AUGUSTA – An increase in the state-mandated minimum wage moved forward Monday in the House of Representatives after a protracted parliamentary predicament was finally unraveled.
Last week, Rep. Janet Mills, D-Farmington, added an amendment to the minimum wage bill that halved the amount of the increase to 25 cents and delayed its implementation until 2007. When the House voted in favor of Mills’ change, the bill no longer matched the version passed in the Senate and the wage increase was on the verge of dying.
Before a bill can become law, the House and Senate must pass identical versions. Mills’ amendment forced the Senate to decide whether to pass the watered-down version of the bill or insist that the House change its mind. The Senate stuck to its version of the bill.
In the end and after much debate, the House relented and passed the Senate version of the bill by one vote, 72-71. The bill would raise the minimum wage from $6.50 to $6.75 in October and from $6.75 to $7 in October 2007. The federal minimum wage is $5.15 per hour.
The bill has one more round of votes in both the House and the Senate, and its future is uncertain. During the last Senate vote, the two-step increase survived with a 19-16 vote. Eight members of the House were absent for Monday’s vote in the House.
It was a long, twisted road in the House, which required heavy parliamentary juggling on the part of Speaker John Richardson.
To reconsider Mills’ amendment, the entire bill had to be reopened for debate, which gave Rep. John Eder, G-Portland, an opportunity to offer two amendments to increase the minimum wage further and to add a provision to tie future, automatic increases to the consumer price index. It also gave opponents the opportunity to again make their case against the increase and to work the split among Democrats.
“The way to raise wages is to increase the demand for workers,” said Rep. Lawrence Jacobsen, R-Waterboro. “What we need to do is create jobs and create the demand for workers.”

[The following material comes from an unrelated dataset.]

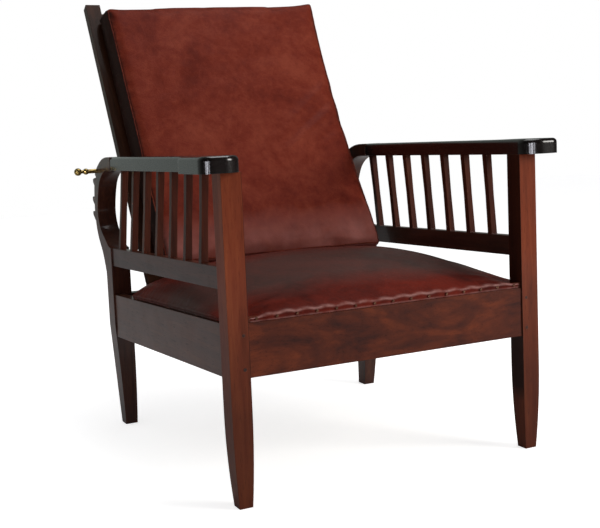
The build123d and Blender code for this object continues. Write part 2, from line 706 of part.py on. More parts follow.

Eder’s first amendment would have increased the minimum wage to $7.25 this year and $8 in 2007 while tying future increases to increases in the Consumer Price Index. The second amendment would have just added the CPI-tied increases.
“These are words that need to be said,” said Rep. Joanne Twomey, D-Biddeford, punctuating her words by pounding her desk. “When we stand up for the poor, we’re supposed to be satisfied with the crumbs and shut up. … We’re supposed to be satisfied with crumbs.”
Majority Leader Glenn Cummings, D-Portland, warned the House that to accept any of the amendments was to put the wage increase in a position to fail. The argument carried the day.
Both of Eder’s amendments were handily defeated, 107-34. The motion to restore the bill to the Senate version squeaked by, 72-71, killing Mills’ amendment.